Jesús presenta este domingo la Carta magna de su Evangelio, la página de las Bienaventuranzas. Es una propuesta que ha sorprendido a muchos a lo largo de la historia, incluso a no cristianos. Es una página que se hace vida en tantos santos de todos los tiempos, antiguos y contemporáneos.
El hombre ha sido creado para ser feliz, y muchas veces experimenta todo lo contrario. Experimenta en propia carne el dolor y el sufrimiento de múltiples maneras, y cuando mira a su alrededor constata cuánto sufrimiento hay en el mundo. A veces se le pasa por la cabeza la exclamación de Job: “Ojalá no hubiera nacido!” (Jb 3,3) o la del profeta Jeremías en un momento de desesperación: “Maldito el día en que nací” (Jr 20,14). En este contexto algunos autores ateos de nuestro tiempo afirman que el hombre es un ser para la muerte, destinado a morir sin más horizonte.
Sin embargo, Dios no se arrepiente de habernos creado. Dios quiere la vida, es amigo de la vida, nunca de la muerte. Dios quiere nuestra felicidad, y una felicidad que no se acabe nunca. Ese misterio profundo y contradictorio en el que el hombre se ve sumergido tiene una clave: Dios nos ha creado para la vida, para la felicidad, pero el pecado ha introducido en el mundo una verdadera catástrofe, un desequilibrio que afecta incluso a la naturaleza creada.
Todo esto no lo entendemos hasta que no entramos en el Corazón de Cristo, y él nos explica con su vida el drama del pecado, que le ha llevado a la humillación y a la Cruz, y nos ilumina el atrayente misterio de un amor más fuerte que el pecado y que la muerte, por el que ha ofrecido su vida libremente en la Cruz y la ha recibido nueva de su Padre en la resurrección.

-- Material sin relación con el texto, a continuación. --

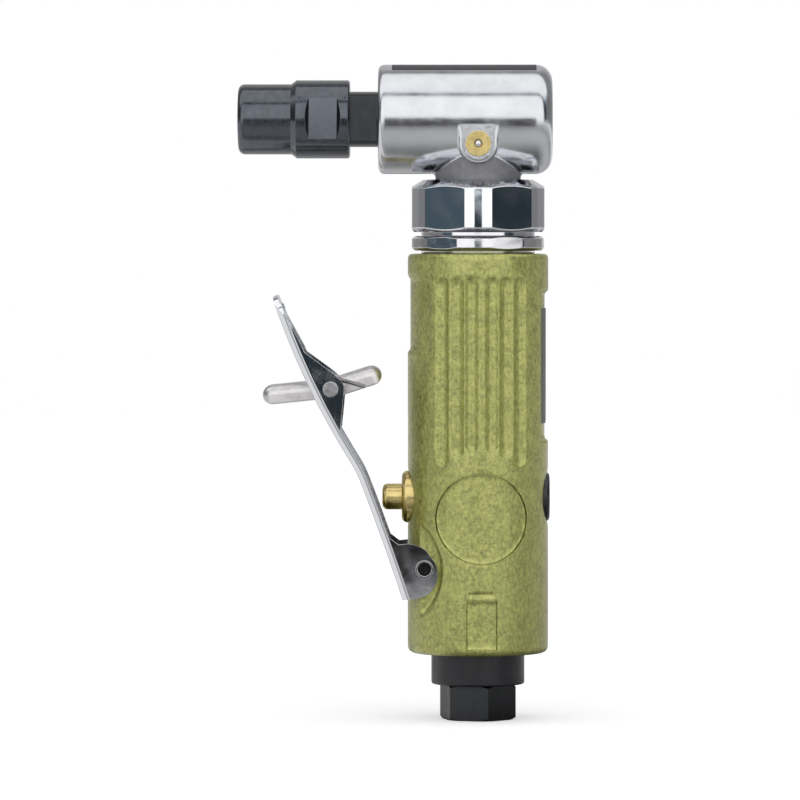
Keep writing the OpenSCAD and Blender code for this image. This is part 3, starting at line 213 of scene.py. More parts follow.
def hammered_enamel(board, colour):
    """Olive enamel with metal flake, laid over a rough casting."""
    coarse = board.noise(3.4, 3.0, 0.6)
    fleck = board.noise(0.8, 3.0, 0.62, board.stretched((1, 1, 0.62)))
    fine = board.noise(0.42, 2.0, 0.6)
    dimples = board.cells(1.1)
    tone = (coarse - 0.5) * 0.8 + (fleck - 0.5) * 1.5 + (fine - 0.5) * 0.9 + 0.5
    base = board.mix(board.between(tone, 0.12, 0.88), shade(colour, 0.76), shade(colour, 1.34))
    worn = board.between(board.noise(3.4, 4.0, 0.75), 0.70, 0.76)
    base = board.mix(worn * 0.3, base, (0.20, 0.19, 0.16, 1))
    height = dimples * 0.5 + fleck * 0.8 + coarse * 0.4
    return {
        "Base Color": base,
        "Metallic": 0.55,
        "Roughness": board.between(fleck, 0.3, 0.7, 0.27, 0.40),
        "Coat Weight": 0.4,
        "Coat Roughness": 0.22,
        "Normal": board.bump(height, 0.2, 0.7),
    }


def satin_aluminium(board, colour):
    """Aluminium that was turned and then rumbled to a soft polish."""
    clouds = board.noise(6.0, 3.0, 0.55)
    drawn = board.noise(0.35, 2.0, 0.6, board.stretched((0.12, 1, 1)))
    fine = board.noise(0.12, 1.0, 0.5)
    base = board.mix(board.between(clouds, 0.3, 0.7), shade(colour, 0.93), shade(colour, 1.04))
    return {
        "Base Color": base,
        "Metallic": 1.0,
        "Roughness": board.between(clouds * 0.6 + drawn * 0.4, 0.3, 0.7, 0.15, 0.22),
        "Normal": board.bump(clouds * 2.0 + drawn * 0.12 + fine * 0.03, 0.08, 0.3),
    }


def chrome(board, colour):
    """Bright plating that keeps the waves of the sheet or bar under it."""
    waves = board.noise(5.0, 2.0, 0.5)
    specks = board.between(board.noise(0.5, 3.0, 0.7), 0.66, 0.74)
    return {
        "Base Color": board.mix(specks * 0.25, paint(colour), (0.30, 0.30, 0.32, 1)),
        "Metallic": 1.0,
        "Roughness": board.between(waves, 0.3, 0.7, 0.045, 0.10),
        "Normal": board.bump(waves, 0.05, 0.2),
    }


def turned_metal(axis, centre, groove=0.18, rough=(0.2, 0.34), depth=0.012, mottle=0.12):
    """A finish for a piece that was turned about the given axis."""

    def build(board, colour):
        rings = board.noise(groove, 2.0, 0.65, board.turned(axis, centre))
        clouds = board.noise(2.4, 3.0, 0.6)
        base = board.mix(
            board.between(clouds, 0.3, 0.7), shade(colour, 1 - mottle), shade(colour, 1 + mottle)
        )
        return {
            "Base Color": base,
            "Metallic": 1.0,
            "Roughness": board.between(rings * 0.5 + clouds * 0.5, 0.35, 0.65, *rough),
            "Normal": board.bump(rings, depth, 0.8),
        }

    return build


def black_oxide(axis, centre, gloss=0.17, mottle=0.2):
    """Blackened steel: blue-black, with a lathe's marks and a trace of oil."""

    def build(board, colour):
        rings = board.noise(0.2, 2.0, 0.6, board.turned(axis, centre))
        clouds = board.noise(1.8, 4.0, 0.65)
        base = board.mix(
            board.between(clouds, 0.3, 0.7), shade(colour, 1 - mottle), shade(colour, 1 + mottle)
        )
        return {
            "Base Color": base,
            "Metallic": 1.0,
            "Roughness": board.between(rings * 0.4 + clouds * 0.6, 0.35, 0.65, gloss, gloss + 0.12),
            "Coat Weight": 0.35,
            "Coat Roughness": gloss * 0.7,
            "Normal": board.bump(rings + clouds * 0.5, 0.014, 0.8),
        }

    return build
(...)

La resurrección de Cristo es como un foco potentísimo que ilumina el misterio del hombre, su vocación y su destino, el sentido del sufrimiento y del amor humano. A la luz de este foco potente, se entienden las bienaventuranzas de Jesús:
-“Dichosos los pobres en el espíritu, porque de ellos es el Reino de los cielos”. Sólo la humildad, la pobreza y el desprendimiento nos sitúan en la verdad de nuestra vida. No somos nada, más aún somos pecadores. Y todo lo bueno que hay en nuestra vida, nos viene de Dios. La soberbia y el orgullo lo distorsionan todo. Jesús, siendo Dios y sin dejar de serlo, ha aparecido en su camino terreno como pobre, humilde y despojado de todo. Sin buscar su gloria, sino la gloria del Padre, y en disponibilidad de servicio a todos. Y por este camino nos llama a seguirle. Los que le han seguido por aquí, han encontrado la felicidad ya en este mundo y luego la felicidad eterna.
Esta primera bienaventuranza engloba todas las demás: los que lloran serán consolados, los que tienen hambre de justicia (santidad) serán saciados, los misericordiosos alcanzarán misericordia, los limpios de corazón verán a Dios, los que trabajan por la paz son hijos de Dios, de los perseguidos es el reino de los cielos.
Destaquemos los “limpios de corazón”. Sólo ellos ven a Dios. En un mundo en el que parece que Dios se esconde y para muchos es difícil encontrarlo, ¿no será que falta esa pureza de corazón en la que Dios pueda reflejar su rostro y podamos encontrarnos con él por la fe?
Termina Jesús las bienaventuranzas subrayando la persecución “por mi causa”. Estad alegres y contentos porque vuestra recompensa será grande en el cielo. Muchas veces somos perseguidos por nuestros defectos, por nuestras limitaciones, por nuestra culpa. Nos sirva de penitencia ese sufrimiento. Pero quizá muchas de ellas seamos perseguidos porque somos de Jesús, porque anunciamos su Evangelio, porque pregonamos la verdad. A los mártires se las ha concedido el don de llegar a esta bienaventuranza. No tememos estos sufrimientos, que son timbre de gloria para los verdaderos discípulos del Señor.